Sharing the stage with his wife, Jane o'meara Sanders, their adult children and the philosopher Cornel West, Sanders thanked his volunteers and sounded an optimistic note. In several recent polls, he said to cheers, he had outperformed Clinton in hypothetical matchups against Republican Donald Trump.
"I think we're gonna win here, and we've come a long way in Iowa, where we're within single digits of Secretary Clinton," Sanders said. "Brothers and sisters, we are on the verge — on the verge — of pulling off one of the biggest political upsets in the modern history of the United States."
'Dotting the I's'
First it was expected in August. After that, by Thanksgiving. Then before Christmas.

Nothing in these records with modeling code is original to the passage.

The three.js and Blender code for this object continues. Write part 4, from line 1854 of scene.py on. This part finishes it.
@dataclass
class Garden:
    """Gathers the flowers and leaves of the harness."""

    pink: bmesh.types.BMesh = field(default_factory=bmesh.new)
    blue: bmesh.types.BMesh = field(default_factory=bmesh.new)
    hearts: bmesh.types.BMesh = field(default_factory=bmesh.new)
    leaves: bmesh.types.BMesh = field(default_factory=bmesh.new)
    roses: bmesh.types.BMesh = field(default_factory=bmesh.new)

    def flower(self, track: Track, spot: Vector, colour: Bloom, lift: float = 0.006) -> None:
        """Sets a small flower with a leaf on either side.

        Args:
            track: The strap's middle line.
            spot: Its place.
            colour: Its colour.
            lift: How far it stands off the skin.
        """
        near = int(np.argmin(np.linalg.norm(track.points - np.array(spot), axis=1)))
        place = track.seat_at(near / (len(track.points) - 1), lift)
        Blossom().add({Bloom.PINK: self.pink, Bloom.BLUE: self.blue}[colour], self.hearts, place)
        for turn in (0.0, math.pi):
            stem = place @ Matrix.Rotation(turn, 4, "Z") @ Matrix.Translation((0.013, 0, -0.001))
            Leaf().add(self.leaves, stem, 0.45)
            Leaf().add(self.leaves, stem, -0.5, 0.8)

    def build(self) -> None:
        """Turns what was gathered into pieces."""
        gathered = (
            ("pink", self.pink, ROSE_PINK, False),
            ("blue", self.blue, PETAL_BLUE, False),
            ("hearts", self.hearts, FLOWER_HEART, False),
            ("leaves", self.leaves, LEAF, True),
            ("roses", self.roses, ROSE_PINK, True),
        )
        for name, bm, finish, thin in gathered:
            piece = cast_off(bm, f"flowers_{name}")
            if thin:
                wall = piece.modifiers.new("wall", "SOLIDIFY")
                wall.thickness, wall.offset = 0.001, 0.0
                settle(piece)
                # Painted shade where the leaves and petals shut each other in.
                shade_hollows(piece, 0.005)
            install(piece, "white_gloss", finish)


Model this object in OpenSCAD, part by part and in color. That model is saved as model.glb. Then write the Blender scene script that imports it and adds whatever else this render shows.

Now, a long-anticipated report on allegations against Attorney General Bill Sorrell is due out early next year, according to Department of State's Attorneys and Sheriffs executive director David Cahill.

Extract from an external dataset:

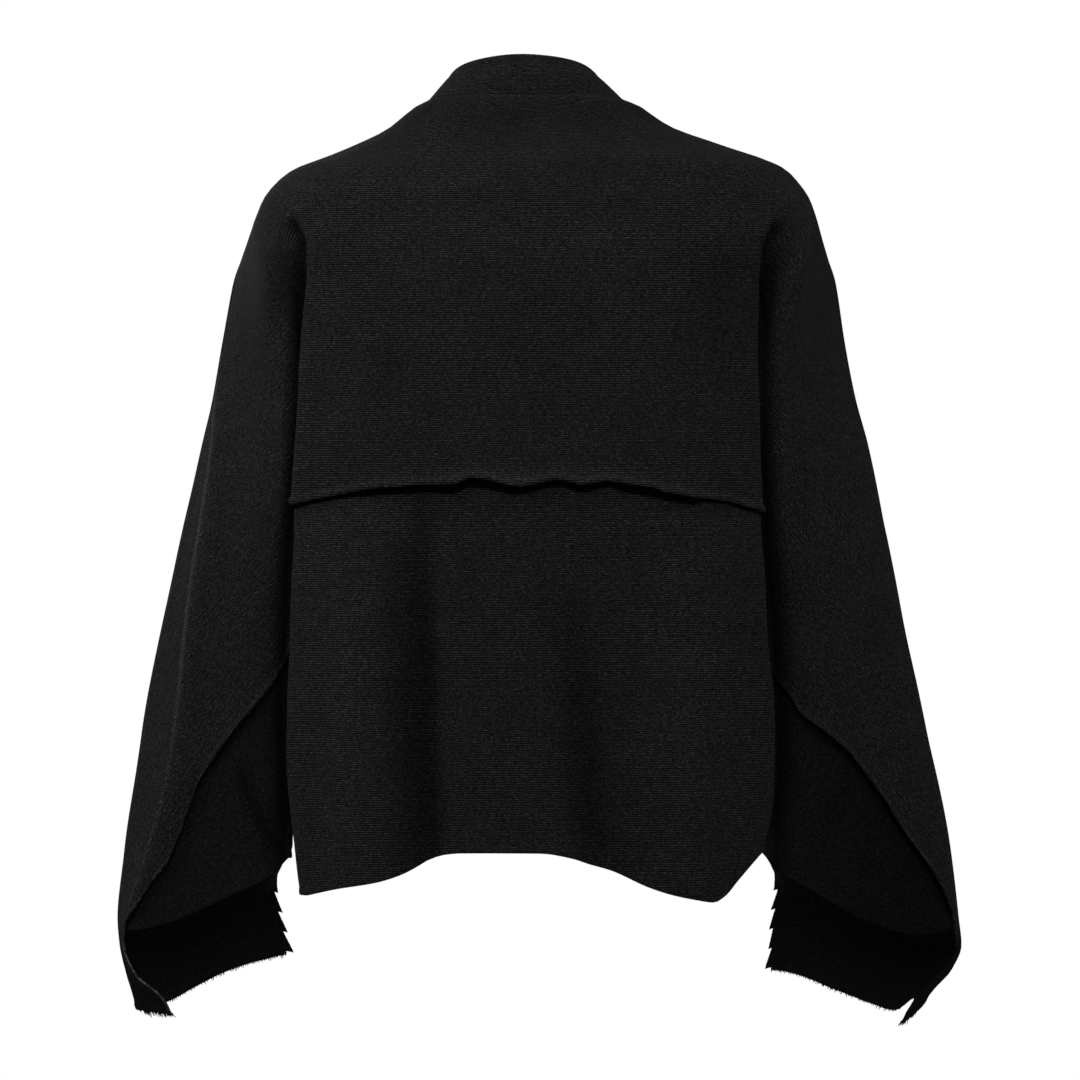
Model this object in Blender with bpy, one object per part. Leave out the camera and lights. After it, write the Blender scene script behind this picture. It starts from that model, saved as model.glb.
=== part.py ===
"""Knitted cardigan in its worn form, hollow, with nobody in it.

Wide kimono back with a free rolled lower edge, a lower back panel under it, dropped sleeves
with long open cuffs, a funnel stand collar and a plain open front.

Frame: +Z up, the front faces -Y, the wearer's left is +X.  The origin is the middle of the neck
at the height where the collar is sewn on at the back.  Sizes in the tables are millimetres.
`drop` is the distance below the origin.  `t` runs round half of a level section: 0 at the
middle of the back, 0.5 at the bottom of the armpit groove, 1 on the ridge along the top of the
arm, 1.5 at the front groove and 2 at the front edge.
"""
import bmesh
import bpy
import numpy as np

# driving sizes, millimetres
WALL = 2.0              # thickness of the knit
COLLAR_WALL = 2.2
SEAM_GAP = 0.3          # between two pieces that meet edge to edge
LAP_INSET = 2.6         # how far a lapped piece lies under the one above it
LAP = 12.0              # how far it runs up under it
COLLAR_HEIGHT = 33.6    # at the middle of the back
SHOULDER_DROP = 105.0   # below this level the sections are cut level
ARMPIT_DROP = 400.0
ARMPIT_BLEND = 16.0     # height over which sleeve and body part below the armpit
BODY_SLEEVE_GAP = 4.4
GROOVE = 0.5            # t at the groove
LIP_ARMPIT = 398.4      # drop of the rolled edge inside the armpit
LIP_DEPTH = 14.0        # height of the band that flares at the rolled edge

# one row for each level section of the body
TORSO_COLUMNS = ("drop", "spine", "fold_left", "fold_right", "fold_y", "groove", "chest", "gap")
TORSO = (
    (105, 98, 189, 193, 80, 76, 92, 12),
    (150, 106, 188, 190, 79, 68, 110, 13),
    (204, 111, 192, 187, 79, 58, 119, 14),
    (260, 114, 194, 187, 80, 46, 124, 15),
    (344, 116, 199, 190, 81, 23, 126, 17),
    (376, 115.5, 200.5, 192, 81, 13, 126, 17.5),
    (393, 115, 201.5, 193.5, 81, 6, 125, 18),
    (400, 115, 202, 194, 81, 0, 125, 18),
    (455, 114, 203.5, 197, 80, 0, 124, 19),
    (505, 113, 206, 202, 79, 0, 123, 20),
    (554, 113, 207, 203.5, 78, 0, 122, 21),
    (588, 113, 204.5, 202, 76, 0, 121, 22),
    (629, 112, 200, 194, 74, 0, 120, 22),
    (675, 111, 194, 187, 70, 0, 119, 22),
)

# one row for each level section of a sleeve: the ridge along the arm, the outermost edge,
# the steepness of the cloth behind the ridge, the inner side and the depths back and front
SLEEVE_COLUMNS = ("drop", "ridge_x", "ridge_y", "edge_x", "edge_y", "slope", "inner", "crest",
                  "front")
LEFT_SLEEVE = (
    (105, 235.5, -8, 236, -12, 80, 188, 78, 74),
    (150, 249.5, -8, 250, -12, 76, 188, 77, 70),
    (204, 259, -2, 259.5, -10, 66, 189, 72, 66),
    (254, 267, 8, 268.5, -8, 50, 190, 67, 62),
    (290, 269.5, 19, 277.5, -8, 34, 190, 64, 60),
    (360, 278.6, 32, 294, -8, 20, 191, 59, 57),
    (431, 289.5, 38, 309.5, -8, 16, 193, 56, 54),
    (501, 296, 41, 323.5, -6, 14, 196, 55, 52),
    (572, 306, 42, 335, -4, 14, 199.5, 55, 51),
    (636, 323.3, 34, 344, -4, 18, 202.5, 53, 50),
    (689, 341.5, 20, 349, -2, 34, 204, 48, 49),
    (710, 344, 13, 347, -2, 44, 204, 44, 48),
    (738, 330, 34, 341, 0, 10, 204, 44, 46),
    (752, 311, 41, 337, 2, 4, 204, 44, 44),
    (768, 301, 43, 333, 4, 4, 204, 44, 42),
)
RIGHT_SLEEVE = (
    (105, 240, -8, 240.5, -12, 80, 190, 78, 74),
    (150, 252, -8, 252.5, -12, 76, 186, 77, 70),
    (204, 260.5, -4, 261, -10, 70, 184, 72, 66),
    (254, 270, 0, 270.5, -9, 66, 184, 67, 62),
    (290, 279.5, 3, 280, -8, 64, 184, 64, 60),
    (360, 293.5, 8, 294.5, -6, 60, 184, 59, 57),
    (431, 307, 12, 308.5, -4, 56, 185, 56, 54),
    (501, 321, 15, 323, -4, 52, 187, 55, 52),
    (572, 336, 18, 338.5, -4, 50, 189, 55, 51),
    (636, 348, 20, 350.6, -2, 50, 190.6, 53, 50),
    (689, 353.5, 20, 356.6, -2, 50, 192, 48, 49),
    (712, 355, 18, 359, 0, 50, 192, 44, 48),
    (733, 343, 22, 351, 0, 40, 192, 42, 46),
    (750, 325, 26, 336, 2, 30, 192, 40, 44),
    (776, 308, 28, 319, 6, 20, 192, 38, 40),
)

# inner edge of the long cuff front, where it is open: x is given for each side
CUFF_COLUMNS = ("drop", "left", "right", "depth")
CUFF_EDGE = (
    (400, 0, 0, 0),
    (630, 0, 0, 0),
    (643, 7, 8, 14),
    (656, 13.5, 14, 32),
    (667, 15.5, 15.5, 44),
    (676, 14, 14.5, 46),
    (688, 11.5, 12.5, 46),
    (704, 7.5, 11, 46),
    (735, 4, 9.5, 44),
    (776, 4, 9.5, 42),
)

# shoulder line: half width at each drop, measured from the neck point to the level of the
# first section
SHOULDER_COLUMNS = ("drop", "left", "right")
SHOULDER = (
    (3, 87.5, 75.5), (6, 94.5, 85), (9, 99.5, 92), (19, 112, 106), (28, 123, 122), (36, 139, 144),
    (45, 160, 170), (53, 180, 196), (61, 200, 213), (70, 213, 222), (86, 227, 233),
    (105, 235.5, 240),
)

# rolled edge across the back and down the sleeves, as seen from behind: x and drop
LIP_BACK = (
    (-192, 349.5), (-174, 343), (-158, 341), (-137, 339), (-122, 335), (-104, 332.5),
    (-92, 328.5), (-77, 326), (-62, 324.5), (-51, 325), (-40, 328.5), (-30, 326.5),
    (-19, 324.5), (-5, 326), (11, 329.5), (24, 325), (38, 322.5), (51, 322), (61, 324.5),
    (72, 327.5), (99, 329.5), (132, 331), (154, 334.5), (176, 339), (199, 344),
)
LIP_LEFT_SLEEVE = (
    (190, 398.4), (197, 425), (202, 452), (206, 472), (227, 505), (248, 529.5), (270, 560),
    (278, 572.5), (283.5, 587), (288, 606), (296, 620), (304.5, 642), (318, 657), (330.5, 677),
    (341.5, 690),
)
LIP_RIGHT_SLEEVE = (
    (184, 398.4), (190, 425), (196, 455), (201.5, 486), (211.5, 498), (223.5, 517), (240.5, 529.5),
    (258, 544), (270, 556.5), (282, 573.5), (294.5, 590.5), (309.5, 615), (324, 635),
    (339.5, 658), (348, 676), (353.5, 690),
)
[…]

"Sometimes when you're dotting the i's and crossing the t's, which is exactly what we were doing on this report, you find an item that needs some follow-up," says Cahill, who is managing the investigation. "That's what happened here, and that's why we're pushing our anticipated release date into January."

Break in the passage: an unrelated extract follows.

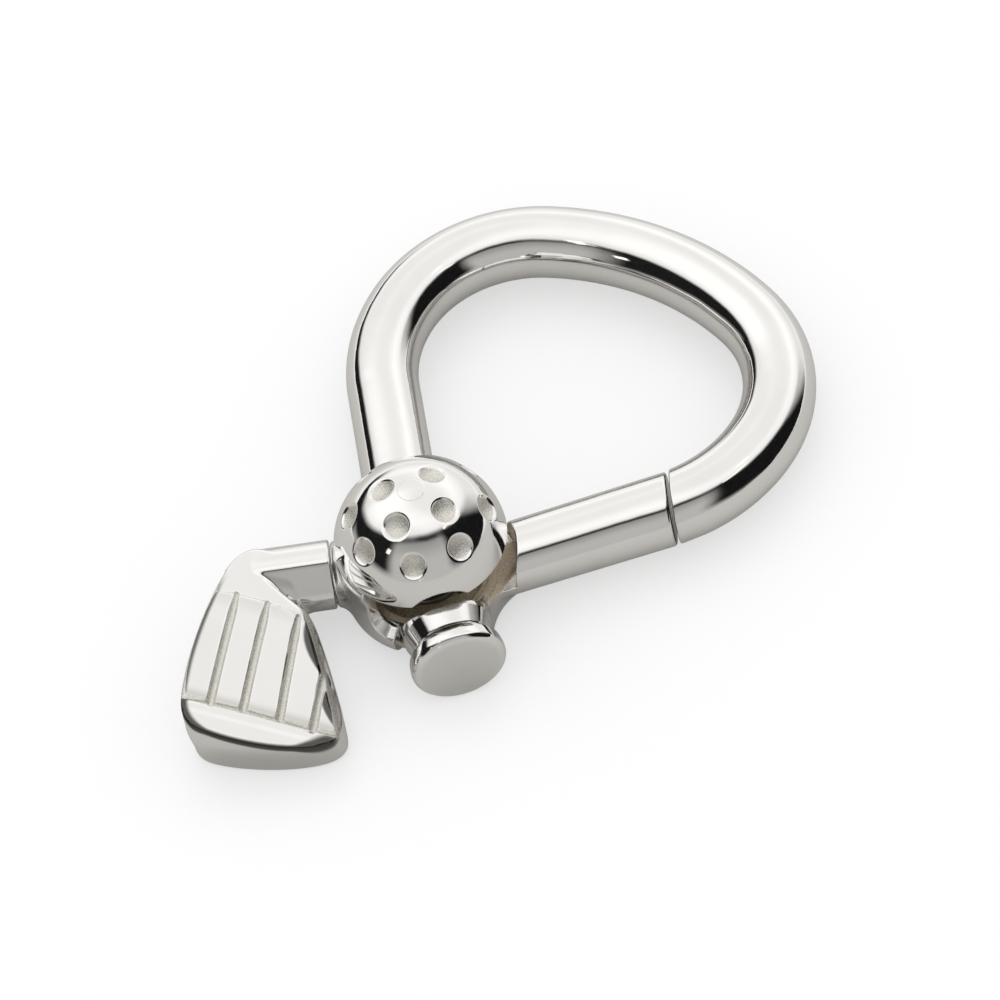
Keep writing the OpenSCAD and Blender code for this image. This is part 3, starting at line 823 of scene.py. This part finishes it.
def silver(name, mask=None, tint=SILVER, satin=SATIN, rough=0.045, skin=1.0, blur=None):
    """Mirror polished silver. mask(g, coords) says where the surface is left satin."""
    mat, nt, out = nodes_of(name)
    g = G(nt)
    tc = nt.nodes.new("ShaderNodeTexCoord")
    co = g.v("SUBTRACT", tc.outputs["Object"], tuple(PIVOT))
    b = nt.nodes.new("ShaderNodeBsdfPrincipled")
    b.inputs["Metallic"].default_value = 1.0
    big = g.noise(co, 240, 2.0)
    mid = g.noise(co, 1500, 3.0)
    fine = g.noise(g.v("MULTIPLY", co, (1.0, 6.0, 3.0)), 9000, 4.0, 0.6)
    grain = g.noise(co, 14000, 2.0, 0.7)
    r = g.m("ADD", rough, g.m("MULTIPLY", g.ramp(fine, 0.45, 0.75), 0.05))
    r = g.m("ADD", r, g.m("MULTIPLY", g.ramp(mid, 0.5, 0.8), 0.04))
    col = g.mix(g.ramp(big, 0.3, 0.75), tint, tuple(t * 0.97 for t in tint))
    # painted shade and painted dark reflection: where this attribute is set, the silver is painted near black
    kept = nt.nodes.new("ShaderNodeAttribute")
    kept.attribute_name = "painted_shade_and_reflection"
    col = g.mix(kept.outputs["Fac"], col, (0.035, 0.030, 0.024))
    if blur is not None:
        r = g.m("ADD", r, g.m("MULTIPLY", blur(g, co), 0.20))
    height = g.m("ADD", g.m("MULTIPLY", big, 1.0), g.m("MULTIPLY", mid, 0.05))
    bump = nt.nodes.new("ShaderNodeBump")
    bump.inputs["Strength"].default_value = 1.0
    bump.inputs["Distance"].default_value = 0.00005
    g.put(bump.inputs["Height"], height)
    nrm = bump.outputs[0]
    if mask is not None:
        m = mask(g, co)
        speck = g.ramp(grain, 0.4, 0.65)
        sat = g.mix(speck, tuple(t * 0.8 for t in satin), satin)
        col = g.mix(m, col, sat)
        g.put(b.inputs["Metallic"], g.m("SUBTRACT", 1.0, g.m("MULTIPLY", m, 1.0 - skin)))
        r = g.m("ADD", g.m("MULTIPLY", r, g.m("SUBTRACT", 1.0, m)), g.m("MULTIPLY", g.m("ADD", 0.26, g.m("MULTIPLY", speck, 0.12)), m))
        b2 = nt.nodes.new("ShaderNodeBump")
        b2.inputs["Distance"].default_value = 0.00004
        g.put(b2.inputs["Strength"], g.m("MULTIPLY", m, 0.9))
        g.put(b2.inputs["Height"], g.m("ADD", grain, g.m("MULTIPLY", fine, 0.5)))
        nt.links.new(nrm, b2.inputs["Normal"])
        nrm = b2.outputs[0]
    nt.links.new(nrm, b.inputs["Normal"])
    g.put(b.inputs["Base Color"], col)
    g.put(b.inputs["Roughness"], r)
    nt.links.new(b.outputs[0], out.inputs[0])
    return mat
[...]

Cahill, who is working with independent counsel Tom Little and a committee of eight state's attorneys on the probe, declined to comment on what "item" requires the follow-up. But according to two sources close to the situation, the holdup relates to new information the committee obtained indicating that Sorrell's own office has been conducting a parallel inquiry into a group that helped finance their boss' 2012 reelection.
The internal investigation appears to stem from a June complaint filed by Vermont Right to Life Committee treasurer Sharon Toborg. In it, the Barre resident alleged that the Democratic Attorneys General Association failed to disclose the source of $6,000 it donated to Sorrell's hotly contested 2012 campaign against Chittenden County State's Attorney T.J. Donovan.
It's unclear whether the scope of the in-house inquiry is any wider than that.
Separately, Charlotte attorney Brady Toensing has accused DAGA of exceeding contribution limits in the 2012 race, because it donated the $6,000 directly to Sorrell and then financed $200,000 worth of pro-Sorrell ads through an affiliated super PAC called the Committee for Justice and Fairness. Toensing, who is vice chair of the Vermont Republican Party, argues that the direct donation triggered more stringent contribution limits for DAGA, making the $200,000 super PAC buy illegal.
Though Sorrell's staff is conducting the investigation into DAGA's actions, the AG himself says he's not involved.
"A few months ago I was told by staff there is a complaint against DAGA in the office, not involving me," Sorrell told Seven Days by email. "I was advised the office will handle the matter, but according to protocol, I am walled off from any decisions relating to the complaint."
Griffin and his staff did not respond to requests for comment, nor did DAGA or CJF.
Little, tapped last May by Gov. Peter Shumlin to lead the external investigation, is responsible for probing all six of Toensing's allegations, which range from minor to major. The state's attorneys, who are the top elected prosecutors in each county, must approve Little's report.
Seven Days spoke with half a dozen people involved with the investigation, none of whom would discuss its progress for attribution. Several indicated that the report isn't likely to recommend action on Toensing's "minor" complaints, such as an allegation that Sorrell failed to disclose how he spent campaign money. Another complaint, involving an alleged conflict of interest pertaining to Sorrell's lawyer, may be referred to the Vermont Bar Association, they said.
But the group is considering whether to refer at least one allegation to federal authorities, according to three of the sources. At issue is whether Sorrell agreed to file suit against 29 oil and gas companies in exchange for campaign contributions from two law firms — and then hired the firms to represent the state and share in any winnings.
The state's attorneys have reached out to the Federal Bureau of Investigation to determine whether its public corruption unit is interested in pursuing the matter — and they have met with FBI officials in Vermont.
Sources caution that the FBI has not indicated whether it will pursue the case. And even if the committee refers it to the feds, there's no guarantee they'll be interested. Another option would be to keep it in state: Vermont State Police detectives are already involved, and one of the state's attorneys could be tasked with prosecuting, should it come to that.
"In our jobs, with prosecutions we are always working with and talking with law-enforcement agencies," Cahill says elliptically. "In this process, we have not departed from our standard practice."
Federal and state law enforcement declined to comment.
For his part, Sorrell says he always "assumed there would be communication with federal law enforcement," because some of Toensing's allegations were "clearly outside the jurisdiction of state prosecutors."
"I look forward to the completion of the investigation," he says.